We need policy change that supports and rewards systems thinking – because funding and accountability structures shape behavior. If we want more collaboration, more alignment, and less duplication, we need to build that into how we fund and evaluate the work.

Here are some recommendations for policymakers and funders to help shift local systems toward effective, equity-driven collective action:

  1. Prioritize Funding for Organizations Participating in Collective Efforts: Wicked problems require big teamwork. We should prioritize funding for groups that are working with others across different sectors and regions, using shared goals and data. This kind of collaboration takes time, energy, and coordination—so our funding should reflect and support that effort.
  2. Fund Strategies, Not Just Organizations: Shift from funding individual agency outputs to supporting community-identified strategies.
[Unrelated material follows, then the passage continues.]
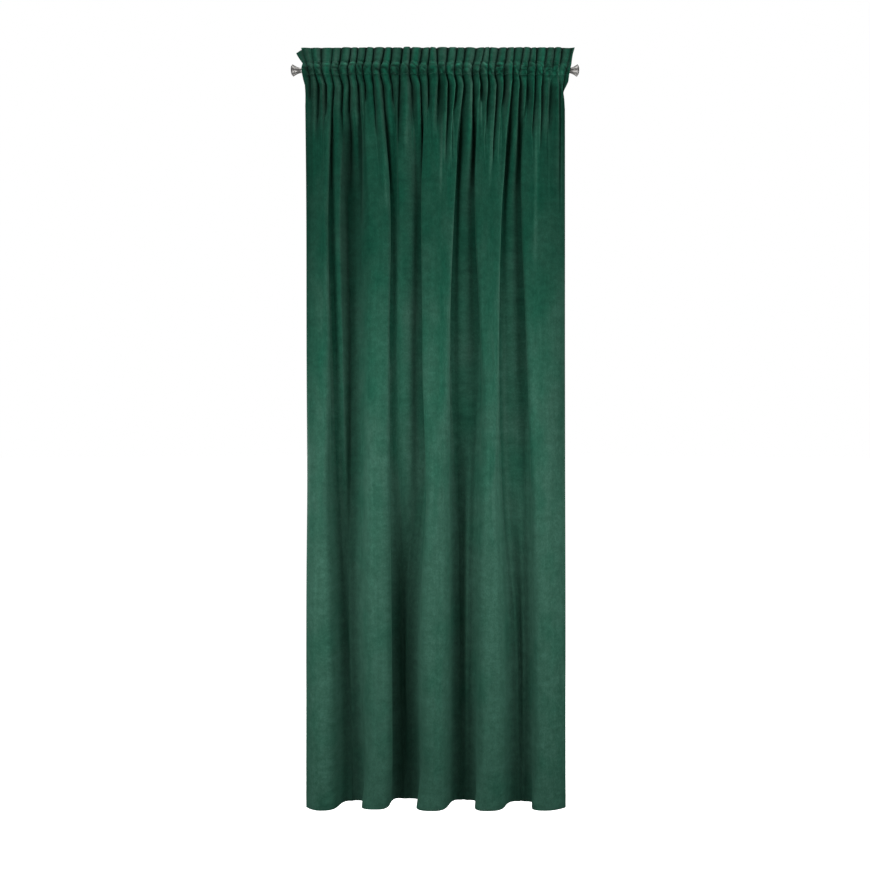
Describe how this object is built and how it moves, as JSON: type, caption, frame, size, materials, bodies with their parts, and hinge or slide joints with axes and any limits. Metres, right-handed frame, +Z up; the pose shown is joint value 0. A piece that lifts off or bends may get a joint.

When priorities emerge from broad-based planning processes (like community health improvement plans or collective impact groups), align public funding to those shared goals.
  3. Embed Strong Evaluation Expectations in Collective Work: Invest in the infrastructure to evaluate systems-level impact, not just program outcomes. That means tracking shared indicators, monitoring for duplication, and assessing whether investments are truly filling gaps or reinforcing existing silos.
  4. Use Financial Mapping as an Ongoing Policy Tool: Support local public health and government entities in conducting regular funding flow analyses to inform decisions as a foundational public health activity. These tools help illuminate redundancy, surface unmet needs, and make the invisible parts of the system visible – especially fragmented safety net environments.

Public health has a unique vantage point, but it can’t do this alone. Systems stewardship is a shared responsibility – one that requires new expectations, new tools, and new accountability mechanisms. By aligning funding with shared values, we can move from a fragmented patchwork of programs to a coordinated system of care that reflects the needs and hopes of our communities.